1993—Pub. L. 103–66 inserted section catchline and amended section generally. Prior to amendment, section read as follows: “After all necessary expenses of a Federal reserve bank shall have been paid or provided for, the stockholders shall be entitled to receive an annual dividend of 6 per centum on the paid-in capital stock, which dividend shall be cumulative. After the aforesaid dividend claims have been fully met, the net earnings shall be paid into the surplus fund of the Federal reserve bank.

1933—Act June 16, 1933, provided that net earnings shall be paid into surplus instead of to the United States as a franchise tax.

Statutory Notes and Related Subsidiaries
Effective Date of 2015 Amendment

Pub. L. 114–94, div. C, title XXXII, § 32203(b), Dec. 4, 2015, 129 Stat. 1740, provided that:

“The amendments made by subsection (a) [amending this section] shall take effect on January 1, 2016.”
Effective Date of 1933 Amendment

Act June 16, 1933, ch. 89, § 4, 48 Stat. 163, provided that the amendment made by that section is effective July 1, 1932.

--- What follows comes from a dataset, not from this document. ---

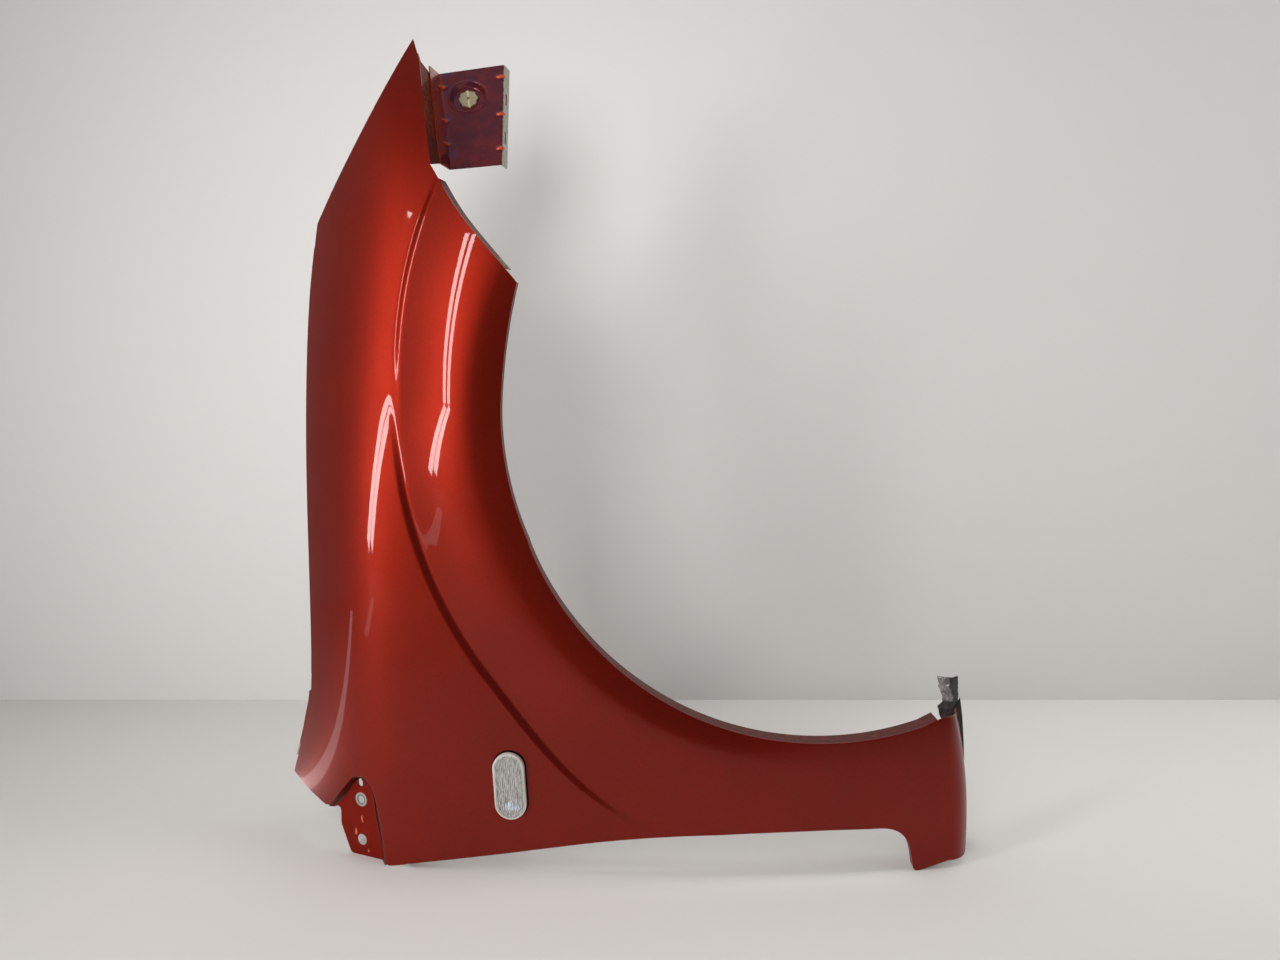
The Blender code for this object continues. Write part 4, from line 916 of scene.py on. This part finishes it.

Discretionary Surplus Funds

Pub. L. 116–283, div. F, title LXV, § 6510, Jan. 1, 2021, 134 Stat. 4633, provided that:

“The dollar amount specified under section 7(a)(3)(A) of the Federal Reserve Act (12 U.S.C. 289(a)(3)(A)) is reduced by $40,000,000.”
Additional Transfers for Fiscal Years 1997 and 1998

Pub. L. 103–66, title III, § 3002(b), Aug. 10, 1993, 107 Stat. 337, provided that in addition to the amounts required to be transferred from the surplus funds of the Federal reserve banks pursuant to former section 289(a)(3) of this title, the Federal reserve banks should transfer $106,000,000 in fiscal year 1997 and $107,000,000 in fiscal year 1998 from their surplus funds to the Treasury for deposit in the general fund, and prohibited the banks from replenishing their surplus funds by the amount of such transfer.